Most firms, both in and outside of the AmLaw 200, have not firmly established the position of a Pricing Director. Yet the need increasingly exists to know what a type of case, or a particular client, will cost the firm.

If you have a Pricing Director or equivalent, then it behooves you to have cost-tracking software as a primary tool to produce prima facia evidence to use in decision-making. Such systems can track just about everything that can be associated with servicing a client – especially the “soft costs” that can eat away at profitability.

Reduce Costs by Optimizing Internal Processes 

One of the first Laws of Quality is to act based on data. A cost-tracking system can help determine where processes are inefficient and where to invest in automation outsourcing or technology.

Add a Layer of Document Security 

Tracking systems can provide an audited trail for when and by whom a firm document has been accessed and what they may have done with it. Another valuable selling point to provide to prospective and existing clients: your data is safe with us.

A Final Word

Years ago, I managed a production center in a firm and witnessed two attorneys bill at nearly the same rate over the course of a year.
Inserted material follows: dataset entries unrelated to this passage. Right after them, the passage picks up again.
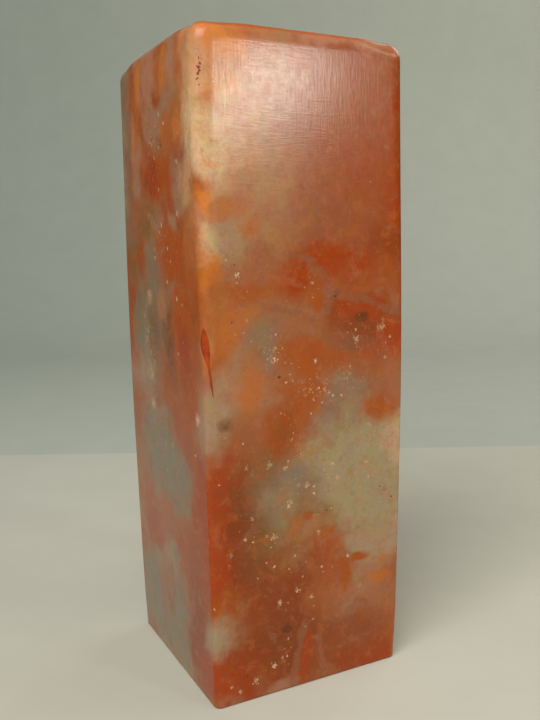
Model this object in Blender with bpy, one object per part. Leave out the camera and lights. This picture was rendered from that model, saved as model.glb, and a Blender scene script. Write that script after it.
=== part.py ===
"""A square seal stone: one block of polished soft stone, blank on its seal face.

It stands on its seal face, with the origin at that face's centre and +Z up. Every cross-section is a
square with round corners. The sections are stacked as rings, so that the block can taper a little towards
its seal face, its sides can bow out as hand lapping leaves them, and its upright edges can grow rounder
towards the worn top corners. The top face is flat, and its rim is roundest at its corners.
"""

import math

import bmesh
import bpy

# Driving dimensions, in metres. The width and the depth are those at mid-height.
STONE_WIDTH = 0.030
STONE_DEPTH = 0.030
STONE_HEIGHT = 0.0865

# From mid-height to the top, each side leans out by the taper, and it leans in as much down to the seal
# face. Its ends also fall back from a straight line by the crown.
SIDE_TAPER = 0.00043
SIDE_CROWN = 0.00022

# Edges: the upright ones are crisp lower down, and worn round at the seal end and most at the top.
UPRIGHT_EDGE_RADIUS = 0.0006
TOP_CORNER_RADIUS = 0.0022
TOP_CORNER_REACH = 0.050
SEAL_CORNER_RADIUS = 0.0010
SEAL_CORNER_REACH = 0.008
TOP_EDGE_RADIUS = 0.0012
SEAL_EDGE_RADIUS = 0.0003

# The top edge starts to grow rounder this share of the way from a side's middle to its corner.
RIM_WEAR_START = 0.6

# How finely the round shapes are divided.
CORNER_STEPS = 6
SIDE_STEPS = 12
BODY_RINGS = 16
TOP_EDGE_STEPS = 6
SEAL_EDGE_STEPS = 3
SHARPEST_CORNER = 0.00002
SMOOTH_BELOW = math.radians(25)

STONE_COLOUR = (0.36, 0.13, 0.055, 1.0)
STONE_ROUGHNESS = 0.32
STONE_METALLIC = 0.0


def ease(share):
    """A smooth rise from 0 to 1 as share goes from 0 to 1."""
    share = min(max(share, 0.0), 1.0)
    return share * share * (3.0 - 2.0 * share)


def upright_radius(height):
    """The radius of the upright edges at a height."""
    top_wear = ease(1.0 - (STONE_HEIGHT - height) / TOP_CORNER_REACH)
    seal_wear = ease(1.0 - height / SEAL_CORNER_REACH)
    top_growth = (TOP_CORNER_RADIUS - UPRIGHT_EDGE_RADIUS) * top_wear
    seal_growth = (SEAL_CORNER_RADIUS - UPRIGHT_EDGE_RADIUS) * seal_wear
    return UPRIGHT_EDGE_RADIUS + top_growth + seal_growth


def half_sides(height):
    """Half the width and half the depth at a height."""
    along = 2.0 * height / STONE_HEIGHT - 1.0
    growth = SIDE_TAPER * along - SIDE_CROWN * along * along
    return STONE_WIDTH / 2 + growth, STONE_DEPTH / 2 + growth


def edge_turn_radius(nearness):
    """The radius of the top edge, which grows to the radius of the worn corners near them."""
    full = upright_radius(STONE_HEIGHT) - SHARPEST_CORNER
    return TOP_EDGE_RADIUS + (full - TOP_EDGE_RADIUS) * nearness


def outline(height, inset_at):
    """The closed outline at a height, as (x, y, nearness to a corner), taken in by inset_at(nearness)."""
    half_width, half_depth = half_sides(height)
    radius = upright_radius(height)
    corner_radius = max(radius - inset_at(1.0), SHARPEST_CORNER)
    across, along = half_width - radius, half_depth - radius
    centres = [(across, along), (-across, along), (-across, -along), (across, -along)]
    points = []
    for quarter, (centre_x, centre_y) in enumerate(centres):
        for step in range(CORNER_STEPS + 1):
            angle = math.pi / 2 * (quarter + step / CORNER_STEPS)
            x = centre_x + corner_radius * math.cos(angle)
            y = centre_y + corner_radius * math.sin(angle)
            points.append((x, y, 1.0))
        next_x, next_y = centres[(quarter + 1) % 4]
        outward_x = math.cos(math.pi / 2 * (quarter + 1))
        outward_y = math.sin(math.pi / 2 * (quarter + 1))
        for step in range(1, SIDE_STEPS):
            share = (1.0 - math.cos(math.pi * step / SIDE_STEPS)) / 2.0
            off_middle = abs(2.0 * share - 1.0)
            nearness = ease((off_middle - RIM_WEAR_START) / (1.0 - RIM_WEAR_START))
            reach = radius - inset_at(nearness)
            x = centre_x + (next_x - centre_x) * share + outward_x * reach
            y = centre_y + (next_y - centre_y) * share + outward_y * reach
            points.append((x, y, nearness))
    return points


def level_ring(height, inset=0.0):
    return [(x, y, height) for x, y, nearness in outline(height, lambda nearness: inset)]


def seal_end_rings():
    """The rings from the seal face up its rounded edge."""
    rings = []
    for step in range(SEAL_EDGE_STEPS + 1):
        angle = math.pi / 2 * step / SEAL_EDGE_STEPS
        height = SEAL_EDGE_RADIUS * (1.0 - math.cos(angle))
        rings.append(level_ring(height, SEAL_EDGE_RADIUS * (1.0 - math.sin(angle))))
    return rings


def body_rings():
    """The rings of the sides, closer together towards both ends, up to where the top corners turn over."""
    top = STONE_HEIGHT - upright_radius(STONE_HEIGHT)
    rings = []
    for step in range(1, BODY_RINGS + 1):
        share = (1.0 - math.cos(math.pi * step / BODY_RINGS)) / 2.0
        rings.append(level_ring(SEAL_EDGE_RADIUS + (top - SEAL_EDGE_RADIUS) * share))
    return rings


def top_edge_rings():
    """The rings over the rounded top edge, the last of them the rim of the flat top face."""
    rings = []
    for step in range(1, TOP_EDGE_STEPS + 1):
        angle = math.pi / 2 * step / TOP_EDGE_STEPS
        points = outline(STONE_HEIGHT, lambda nearness: edge_turn_radius(nearness) * (1.0 - math.cos(angle)))
        ring = []
        for x, y, nearness in points:
            ring.append((x, y, STONE_HEIGHT - edge_turn_radius(nearness) * (1.0 - math.sin(angle))))
        rings.append(ring)
    return rings


def bridge(mesh, lower, upper):
    """Joins two rings, one above the other, with a band of four-sided faces that look outwards."""
    for index, corner in enumerate(lower):
        after = (index + 1) % len(lower)
        mesh.faces.new((corner, lower[after], upper[after], upper[index]))


def stone_mesh():
    rings = seal_end_rings() + body_rings() + top_edge_rings()
    mesh = bmesh.new()
    loops = [[mesh.verts.new(point) for point in ring] for ring in rings]
    for lower, upper in zip(loops, loops[1:]):
        bridge(mesh, lower, upper)
    mesh.faces.new(list(reversed(loops[0])))
    mesh.faces.new(loops[-1])
    data = bpy.data.meshes.new("seal_stone")
    mesh.to_mesh(data)
    mesh.free()
    data.shade_smooth()
    data.set_sharp_from_angle(angle=SMOOTH_BELOW)
    return data


def stone_material():
    material = bpy.data.materials.new("polished_stone")
    material.use_nodes = True
    shader = material.node_tree.nodes["Principled BSDF"]
    shader.inputs["Base Color"].default_value = STONE_COLOUR
    shader.inputs["Roughness"].default_value = STONE_ROUGHNESS
    shader.inputs["Metallic"].default_value = STONE_METALLIC
    return material


def main():
    for old in list(bpy.data.objects):
        bpy.data.objects.remove(old)
    stone = bpy.data.objects.new("seal_stone", stone_mesh())
    stone.data.materials.append(stone_material())
    bpy.context.scene.collection.objects.link(stone)


main()
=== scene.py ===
"""The looks of the seal stone: its fine surface, its mottled mineral colours, the studio and the camera."""

import math
import random

import bmesh
import bpy
from mathutils import Matrix, Vector, noise


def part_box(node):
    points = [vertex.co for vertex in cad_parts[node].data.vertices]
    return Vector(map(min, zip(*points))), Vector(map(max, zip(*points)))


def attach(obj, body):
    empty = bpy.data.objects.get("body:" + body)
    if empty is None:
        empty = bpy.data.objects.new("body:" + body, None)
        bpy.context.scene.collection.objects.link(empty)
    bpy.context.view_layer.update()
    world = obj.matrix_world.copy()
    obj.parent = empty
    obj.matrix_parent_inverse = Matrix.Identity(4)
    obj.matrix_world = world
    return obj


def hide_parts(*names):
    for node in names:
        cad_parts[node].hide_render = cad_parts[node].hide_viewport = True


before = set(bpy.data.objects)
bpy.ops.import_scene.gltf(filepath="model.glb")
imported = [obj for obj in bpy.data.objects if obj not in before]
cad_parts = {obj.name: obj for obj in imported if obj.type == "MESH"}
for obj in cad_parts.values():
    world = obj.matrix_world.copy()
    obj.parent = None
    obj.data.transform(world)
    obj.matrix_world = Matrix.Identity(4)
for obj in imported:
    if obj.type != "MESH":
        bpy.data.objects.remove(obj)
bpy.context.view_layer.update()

MM = 0.001
NODE = "seal_stone"
BODY = "root"

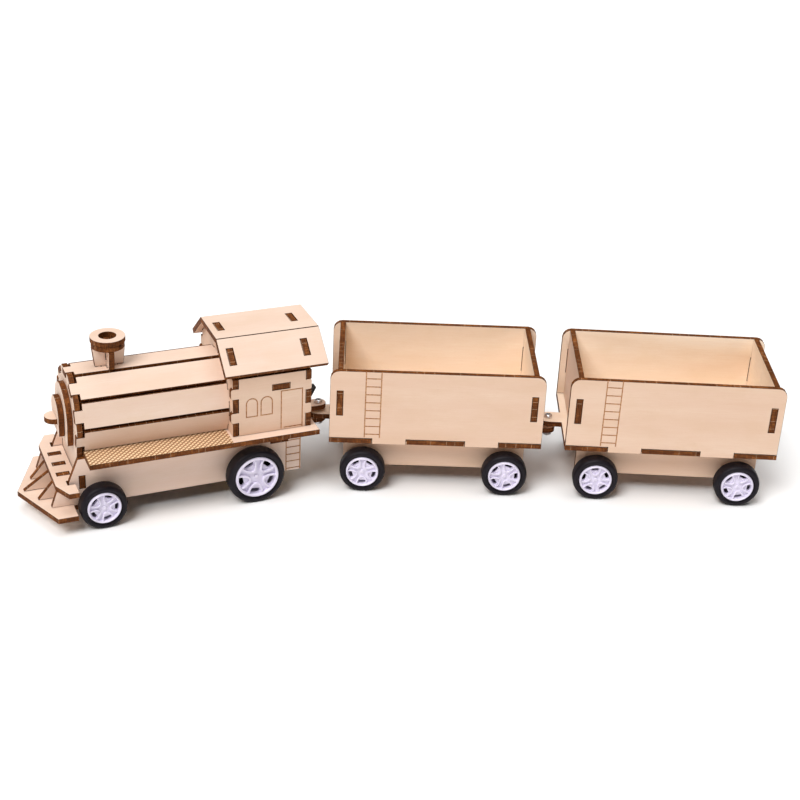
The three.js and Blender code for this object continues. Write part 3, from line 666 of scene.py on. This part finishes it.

One clearly had much higher production costs than the other and, thus, was not as profitable to the firm. At that time, there was no tracking of that cost component.

The unjust result was both attorneys were provided equal year-end compensation, regardless of their profitability. In the modern legal industry, such haphazard measurement is a competitive disadvantage that will continue to grow and become a sea anchor for a firm as the market continues to tighten.

Don’t get caught up on the term Cost Recovery. It’s Data Tracking. Use it to your advantage.